No ambiguous pricing.

Where does that number really come from? Is it an hourly rate multiplied by some number? How accurate is the estimate? Can the hourly rate be negotiated? Can we just do this hourly and see how it goes? Our Sprint-based pricing makes all these questions go away. Each Sprint is billed separately and you know exactly what you are paying for before we start.

No hourly billing.

Nothing against hourly billing per se. Though it can seem attractive because it gives you some control over your expenses, we’ll let you in on a little secret: hourly billing is actually not favorable to you, the client. Hourly billing disincentivizes rapid development. It does this because there is no penalty for taking too long on a particular task. Sprint-based billing, on the other hand, is favorable to both sides: it provides you with a fixed budget and a clearly-defined deliverable, and it allows us to structure our time to accomplish a task that is fixed in scope.

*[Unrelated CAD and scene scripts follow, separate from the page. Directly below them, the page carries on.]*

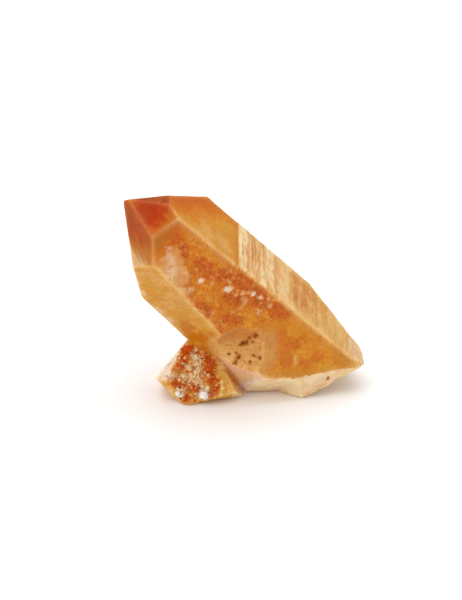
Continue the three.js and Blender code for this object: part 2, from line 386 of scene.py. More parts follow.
# Marks on the front prism face, as (along, across, radius).
FRONT_RUST = [
    (23.5, 1.6, 1.3), (21.6, 1.3, 1.2), (20.2, 0.4, 1), (16.7, 0.6, 1.5), (15.3, 1.2, 1.3),
    (14, 0.4, 1.3), (11.9, 1.6, 1.5), (10.2, 2, 1.5), (8.5, 3, 1.8), (7, 3.1, 1.8), (5.5, 3.1, 1.9),
    (4.3, 3.5, 1.8), (2.6, 2.9, 1.9), (3.5, 2.2, 1.5), (7.7, -0.5, 1.6), (6.5, -0.1, 1.5),
    (-0.8, 3.2, 1.8), (-2.5, 3.3, 1.4), (1.3, 3.1, 1.6), (11.2, -5.1, 1.2), (9.6, -5.4, 1.3),
    (5.3, -6.2, 1.1), (4.2, -6.3, 1), (5.3, -3.6, 1.2), (3.5, -3.2, 1.3), (-8.6, 0.6, 1.2)]
FRONT_DEEP = [
    (3.9, 2.9, 0.9), (5, 3.6, 0.8), (3, 2.2, 0.8), (7.4, -0.7, 0.55), (8.2, 2.6, 0.5),
    (3.9, -2, 0.42), (3.7, -6.5, 0.42)]
FRONT_MILK = [
    (14.4, -1.5, 0.65), (9.3, 0.4, 0.75), (8.8, 0.9, 0.5), (4.7, 2.7, 0.42), (3.2, 2.9, 0.36)]
FRONT_PEACH = [
    (6.4, 1.7, 0.55), (4.9, 2.6, 0.6), (3.1, 3.1, 0.55), (1.8, 3.7, 0.45), (0.6, 2.9, 0.5),
    (5.7, 2.2, 0.35), (2.4, 2.2, 0.35), (9.8, 1.6, 0.35), (7.2, 0.6, 0.35), (12.4, -0.6, 0.35)]
FRONT_CREAM = [
    (5.3, 0.8, 0.8), (8.8, -4.8, 0.7), (1.4, 0.8, 0.7), (5.5, -2.5, 0.5), (1.2, 2.5, 0.5),
    (22, 1.4, 0.35), (17.4, -2.3, 0.7), (4.8, -0.8, 0.35), (14.6, -3.8, 0.6), (5.8, -4.4, 0.4),
    (-10.9, -2.1, 0.4), (-10.5, -1.7, 0.4), (-10.1, -1.3, 0.4)]
FRONT_VEIL = [
    (22.6, -1.4, 2), (21.4, -2.4, 2.4), (20, -3.4, 2.8), (18.2, -4.2, 2.6), (16.1, -5.2, 1.9),
    (21.5, -5, 1.6), (19, -5.7, 1.5), (16.6, -6.3, 1.3), (14.6, -6.6, 1.1)]
FRONT_WHITE = [(23.1, -1, 0.8), (22.2, -1.7, 1), (21.2, -2.5, 1), (20.2, -3.3, 1), (19.3, -4, 0.9)]
FRONT_GOLD = [
    (21.3, 3.2, 0.9), (19.3, 3.3, 1.2), (17.2, 3.2, 1.3), (15.1, 2.9, 1.3), (13.3, 3, 1),
    (12.6, -2.2, 1.4), (10.4, -2.2, 1.2), (1.6, -1, 1.6), (-0.6, 1.4, 1.4)]
FRONT_TAN = [(-3.6, 1.2, 2.4), (-1.5, 0.2, 2), (-6.6, 3.6, 1.6)]
FRONT_ORANGE = [
    (-6.6, -0.4, 1.6), (-7.8, -1.4, 1.4), (-9.6, -3, 1.5), (-5.2, 0.6, 1.2), (-9, 2.6, 1.2),
    (-12.6, -1.2, 1.3), (-3, 4.2, 1.3), (24.6, 1.4, 1.6), (-13.6, 1.6, 1.2)]
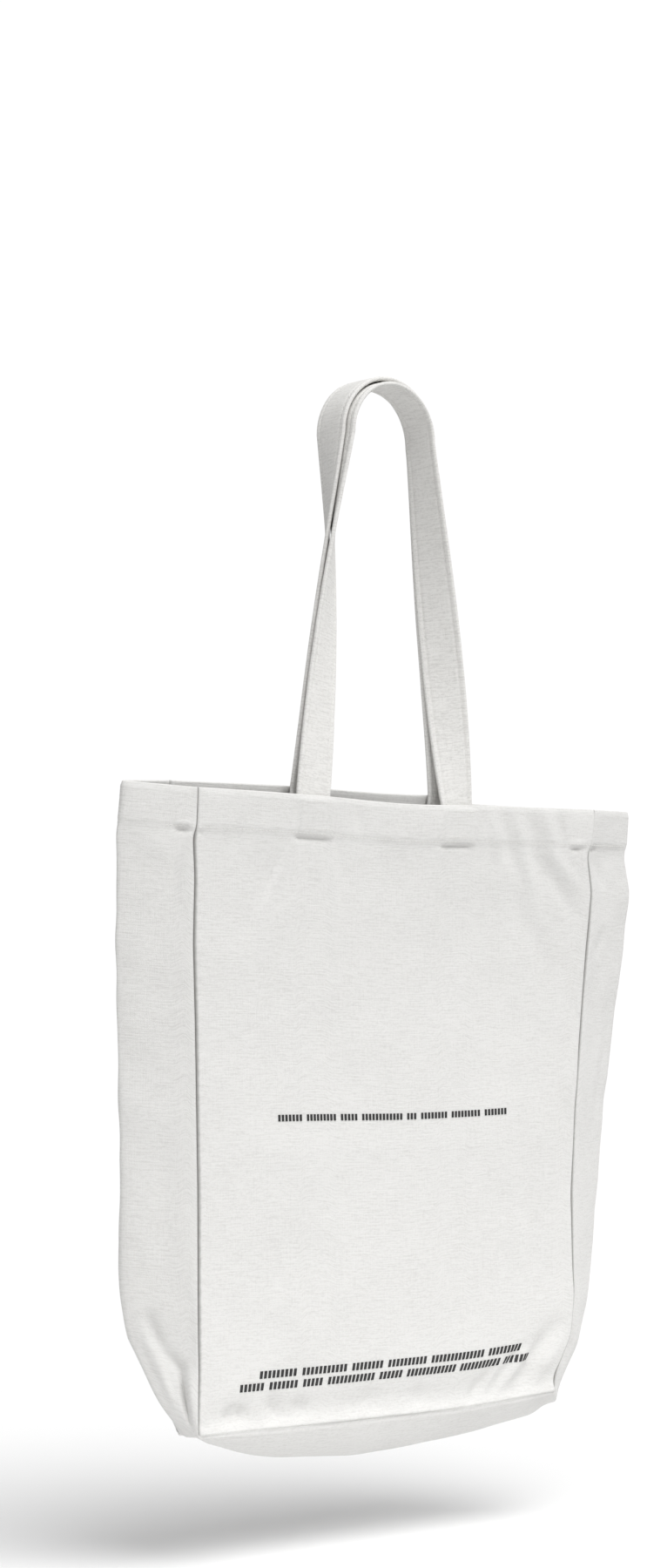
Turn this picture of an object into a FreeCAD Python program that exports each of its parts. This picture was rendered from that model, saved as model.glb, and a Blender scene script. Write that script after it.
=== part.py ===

You are in the Pilot’s Seat

Our goal is to pull that beautiful vision out of your head and make it real. But this is your project. It’s your brainchild, your invention, your inspiration. Our iterative Sprint-based approach puts you in control of your project. You control the pace: you can push fast, doing one Sprint after another. Or you can slow down and conduct more extensive user testing to gather and apply feedback between Sprints. Data that you gather from users is fed back into our process and helps you to decide to pivot or double-down.